My mom bugged me for years to start reading the Dune series by Frank Herbert. I didn’t start it until January 2003, after I finished rushing through The Lord of the Rings in time to see the second installment. And after I finished the first three books (read in the space of about two and a half weeks), I kept telling myself, “What took you so long?” Dune has become one of my favorite sci-fi universes, practically overnight. It’s caught my attention, not because of its intense action and detailed characterization (although those are certainly part of it), but because of the incredibly detailed— and convoluted— plots that have developed over the course of the first six books delve into the complex soul of Humanity itself, and what future that soul may lead us to.
To an inattentive reader, the original Dune is almost completely unlike any of the other novels succeeding it— it’s much more adventurous, taking place in large part outside the halls of power, away from any place that a sane person might consider important. And yet, going back to read it a second time, even there you can see Frank Herbert laying the foundation of this awesome story of unthinkably monumental consequences stemming from a few seemingly-unimportant decisions.
(In that way, it has more to do with evolution that I originally thought. Consider that the current theory is based around random mutations that are gradually spread and become commonplace. The changes might seem totally unnecessary at first, or even detrimental— but in the end they pave the way for something that was completely unthinkable before.)

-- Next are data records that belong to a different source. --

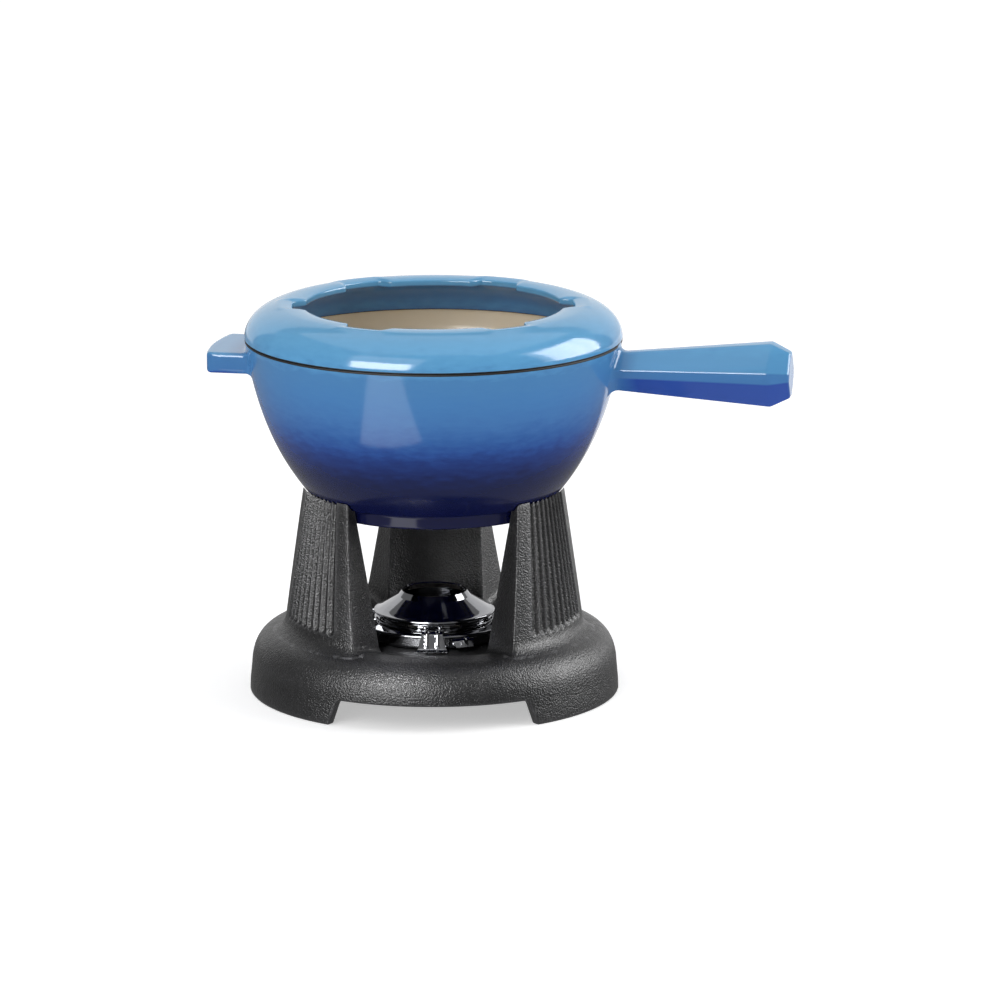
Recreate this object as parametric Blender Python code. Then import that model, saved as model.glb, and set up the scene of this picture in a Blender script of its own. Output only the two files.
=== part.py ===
"""Fondue pot set: enamelled iron pot and fork rest, iron stand, and a steel spirit burner.

The stand stands on its three feet at z = 0 and its centre line is vertical. The world origin is the middle
of the set's footprint on the table, so the centre line is a little to the left of it. The stand's rear leg is
on +Y, and the pot's long handle points to +X, turned a little towards -Y.
"""

import math

import bmesh
import bpy
from mathutils import Matrix, Vector

# ---------------------------------------------------------------- driving dimensions, millimetres and degrees
MM = 0.001
GAP = 0.4               # clearance that touching pieces keep
SHEET = 0.8             # thickness of the burner's pressed steel

AXIS_X = -38.2          # centre line of the stand, the pot and the burner
POT_TURN = -11.0        # handle's bearing from +X

# stand
BASE_R = 108.5          # bottom edge of the base
BASE_WALL = 6.0         # wall of the casting
CREST_R, CREST_Z = 84.0, 37.5
FLOOR_R, FLOOR_Z = 52.0, 31.3
LEG_BEARINGS = (90.0, 210.0, 330.0)
LEG_FOOT_Z = 30.9       # where a leg starts, inside the base's wall
LEG_TOP_Z = 123.0
LEG_OUT_FOOT, LEG_OUT_TOP = 88.8, 77.2
LEG_IN_FOOT, LEG_IN_TOP = 59.0, 71.6
LEG_HALF_FOOT, LEG_HALF_TOP = 29.0, 20.5      # half-angle of a leg
FLUTES = 9
FLUTE_DEPTH = 1.3
FLUTE_PITCH = 0.152     # part of the leg's half-angle
FLUTE_END_Z = 49.0      # flutes run out here
CUTOUT_HALF_LOW, CUTOUT_HALF_HIGH = 57.0, 53.5
CUTOUT_HEIGHT = 15.0
CUTOUT_CORNER = 4.0

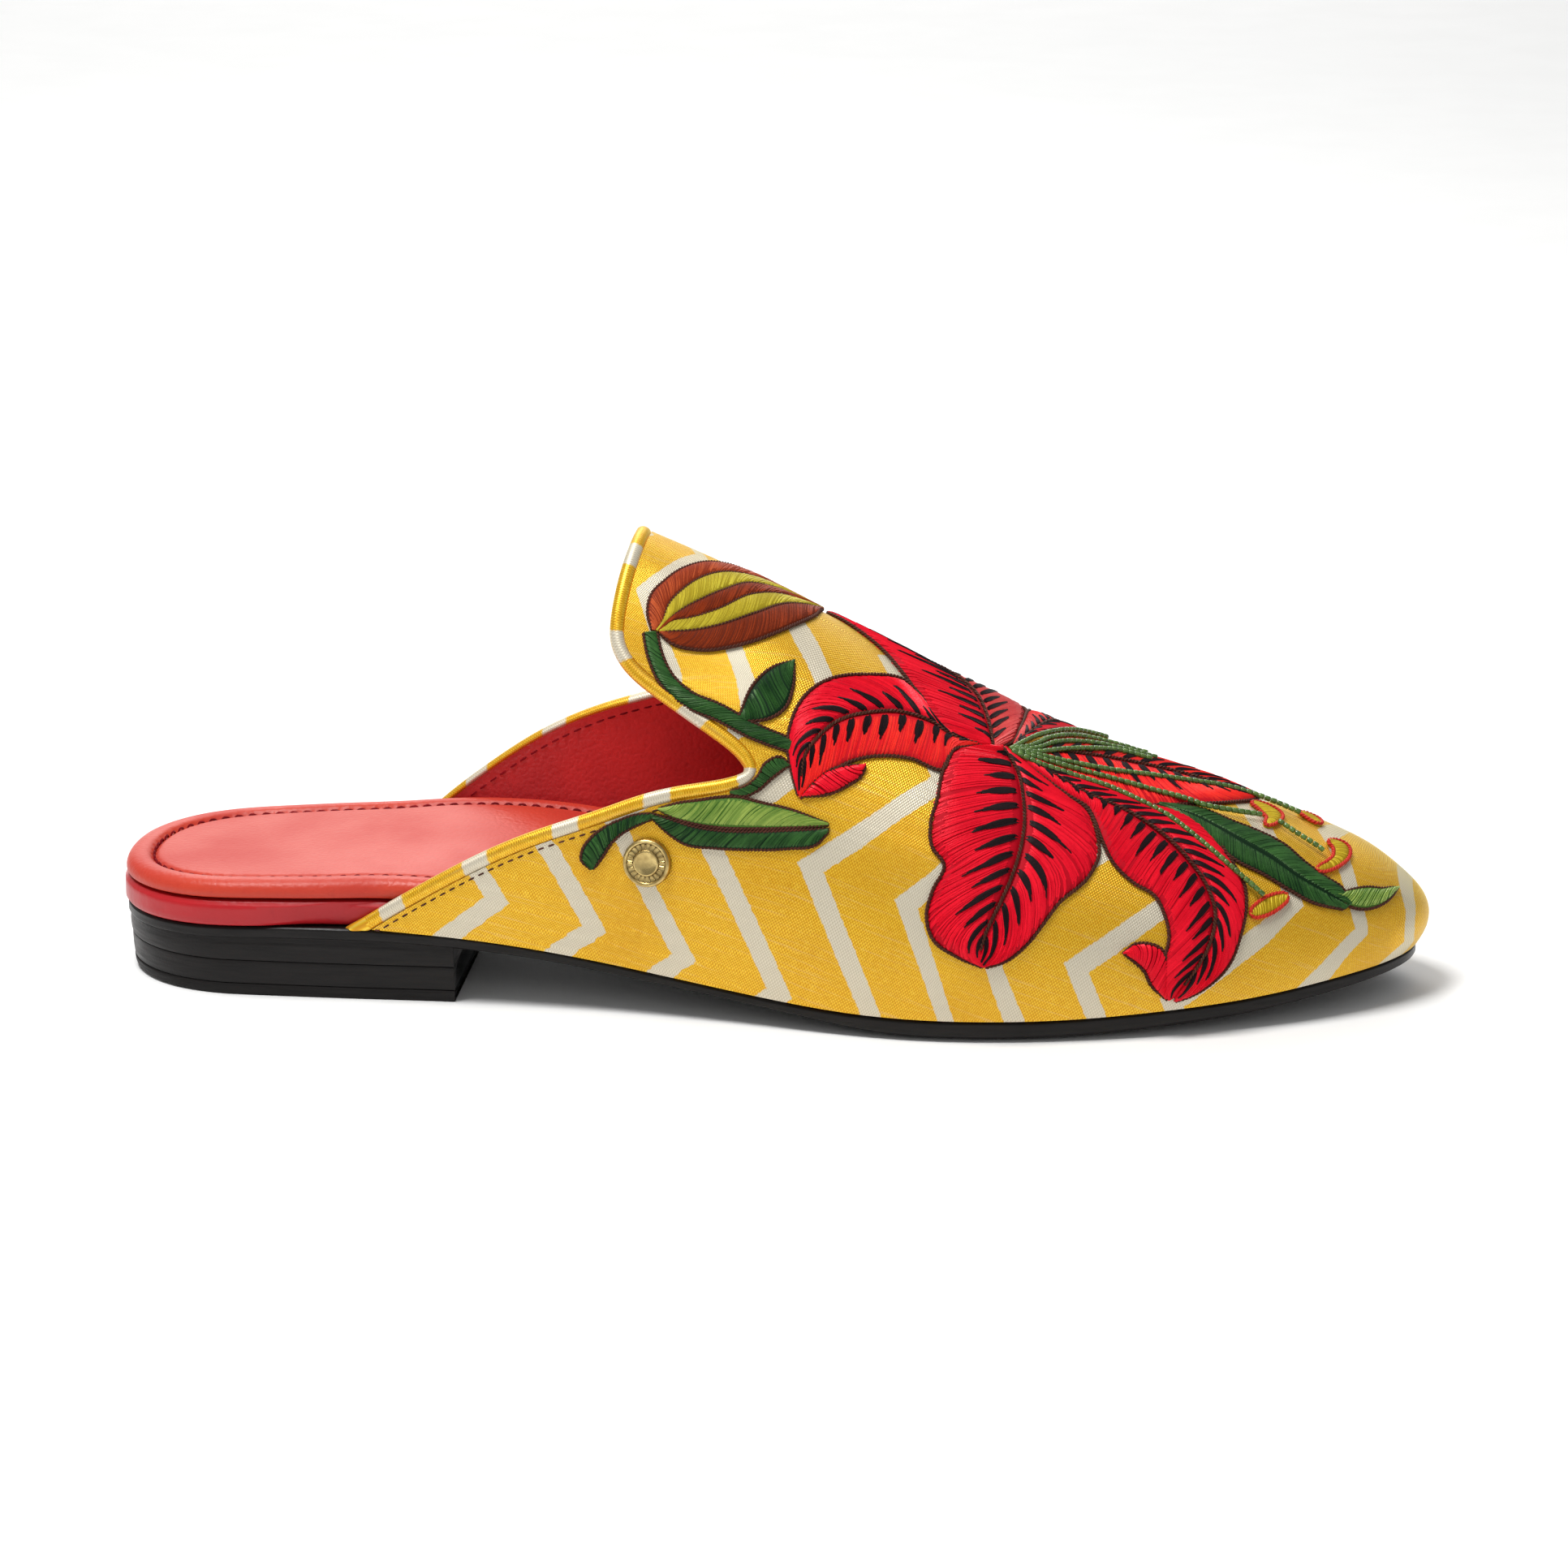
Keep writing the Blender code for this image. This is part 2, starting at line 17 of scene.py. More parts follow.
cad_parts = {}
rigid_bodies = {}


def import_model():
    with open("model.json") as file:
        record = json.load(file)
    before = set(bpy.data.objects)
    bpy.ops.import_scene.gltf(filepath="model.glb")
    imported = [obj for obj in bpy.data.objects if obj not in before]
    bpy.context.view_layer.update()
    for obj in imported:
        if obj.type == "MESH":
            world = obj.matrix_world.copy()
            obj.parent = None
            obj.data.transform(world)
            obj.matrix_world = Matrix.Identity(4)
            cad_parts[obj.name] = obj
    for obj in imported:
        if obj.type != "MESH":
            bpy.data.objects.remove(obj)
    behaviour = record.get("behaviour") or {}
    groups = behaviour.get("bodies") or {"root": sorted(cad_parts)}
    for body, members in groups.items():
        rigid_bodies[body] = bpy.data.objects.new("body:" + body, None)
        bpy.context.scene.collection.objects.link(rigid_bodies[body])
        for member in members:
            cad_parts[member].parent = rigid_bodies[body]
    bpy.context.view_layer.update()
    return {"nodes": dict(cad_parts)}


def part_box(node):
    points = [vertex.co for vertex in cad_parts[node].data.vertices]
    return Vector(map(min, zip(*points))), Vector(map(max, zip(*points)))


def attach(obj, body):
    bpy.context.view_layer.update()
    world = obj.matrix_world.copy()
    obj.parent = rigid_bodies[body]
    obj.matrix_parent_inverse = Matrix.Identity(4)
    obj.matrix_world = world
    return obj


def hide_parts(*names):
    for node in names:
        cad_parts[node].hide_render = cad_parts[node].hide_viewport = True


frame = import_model()
MM = 0.001
for node_name in frame["nodes"]:
    low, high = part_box(node_name)
    print(node_name, [round((b - a) / MM, 1) for a, b in zip(low, high)], "mm")

# %% [markdown]
# ## Camera, floor and lamps
# A shoe is shown from its outer side, a little from above, with a long lens so that its lines stay
# true. A wide pale floor has no corner in view, so it gives one even ground. Large soft lamps light
# it: one above for the sheen along the top, one in front for the cloth, and three behind. Of these a
# low one grazes the padded insole and a high one keeps the far floor as pale as the near.

# %% Camera
CAMERA_TURN = math.radians(5.5)
CAMERA_RISE = math.radians(16)
CAMERA_DISTANCE = 1.18
LOOK_AT = Vector((0.0022, 0.0017, 0.0382))
CAMERA_LENS = 137.1
SENSOR_WIDTH = 36
NEAREST_SEEN = 0.05

camera_data = bpy.data.cameras.new("camera")
camera_data.lens = CAMERA_LENS
camera_data.sensor_width = SENSOR_WIDTH
camera_data.clip_start = NEAREST_SEEN
camera = bpy.data.objects.new("camera", camera_data)
bpy.context.scene.collection.objects.link(camera)
outward = Vector((math.sin(CAMERA_TURN) * math.cos(CAMERA_RISE),
                  -math.cos(CAMERA_TURN) * math.cos(CAMERA_RISE), math.sin(CAMERA_RISE)))
camera.location = LOOK_AT + outward * CAMERA_DISTANCE
camera.rotation_euler = outward.to_track_quat("Z", "Y").to_euler()
bpy.context.scene.camera = camera
bpy.context.scene.view_settings.view_transform = "Standard"
print("camera at", [round(c, 3) for c in camera.location])

# %% [markdown]
# ## Tools for finishes
# Every finish is a small web of nodes around one shader. Short helpers keep the webs readable: a
# colour is given as it looks on a screen, and a node's input takes a number or another output.

# %% Colours and node helpers
MIX_SHARE, MIX_FIRST, MIX_SECOND, MIX_RESULT = 0, 6, 7, 2


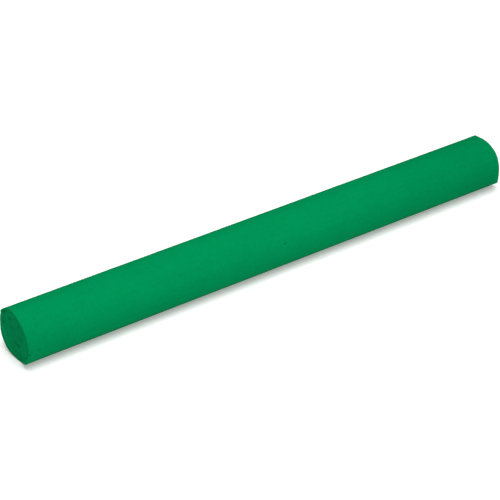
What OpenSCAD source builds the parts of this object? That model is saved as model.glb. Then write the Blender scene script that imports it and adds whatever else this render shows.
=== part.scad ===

After I finished reading Chapterhouse: Dune, I spent about two hours discussing that oh-so-bizarre ending with my mom. She’d read the book back when it first came out, and had been confused by it ever since. I’ve never had too much of a handle on it either, but here’s what I think. (Oh, there’re probably spoilers ahead for the uninitiated.)
As soon as I read it, I thought it was pretty obvious that those two people were supposed to be those “new” Face Dancers that had been sent out by the Bene Tleilax. The one guy’s wish to have met a Master made that seem clear (at least to me), plus the reference to developing minds and personalities of their own (which the original Face Dancers couldn’t do).
I’m not so sure if those Mysterious Individuals were supposed to be the force that was attacking the Honored Matres, though. I always got the impression that the threat menacing the HM’s were aliens of some sort, or else some group of Humans that were even further removed from the tree than the HM’s. (Perhaps a group that fled the Butlerian Jihad? Or even a new generation of thinking machines of some sort?)
However, we also know that the group attacking the HM’s also created those beast-humans (I forget what they were called at the moment). Genetic engineering and manipulation is definitely the trademark of the Tleilaxu... and the Face Dancers are another result of genetic engineering. That may not be a coincidence.
Of course, there’s also the Mysterious Individual’s rather dismissive attitude towards gholas ("He’s welcome to them..."). Based on the previous assumption that those beast-humans were genetically engineered, this seems contradictory. Or could it be the evolved Face Dancers considered the use of gholas to be an evolutionary dead end? Ah! That would make perfect sense, considering that gholas are basically clones, which will effectively stop evolutionary changes dead in their tracks!
Also, making that threat of the Phantom Menace (pardon the pun) attacking the Honored Matres would create a very interesting parallel, considering how the Bene Gesserit and the Bene Tleilax were constantly at odds over the millennia. If the Honored Matres were the outgrowth (or perversion) of the Bene Gesserit, then it might make sense that the Mysterious Menace (that better?) is an outgrowth of the Bene Tleilax.
One very interesting thing about those Mysterious Individuals (who may or may not be of the Mysterious Menace), is that one of them was female. There were never any Tleilaxu females— just those disgusting Tleilaxu axlotl tanks. So one could take that difference either (1) as evidence that there’s no connection between the MI’s and the Tleilaxu, or (2) as evidence that they’re definitely an evolution of the Face Dancers and the Tleilaxu. (Heh, doesn’t prove anything either way, though...)
Looking back, it occurrs to me that Chapterhouse: Dune could probably be one of the most successful works of fiction in recent history— simply because it’s provoked so much thought and discussion about its meaning and its intent. In a way, it’s actually good that Frank Herbert never wrote Dune 7... although if he intended to write it, I’m still very eager to know what he had in mind! We’ll see how closely his successors, son Brian Herbert and co-writer Kevin Anderson, adhere to whatever he had planned. Given the excellent nature of the four prequels I’ve read so far, I’m very optimistic.
And I suppose, in a way, that’s the entire point of Dune, isn’t it?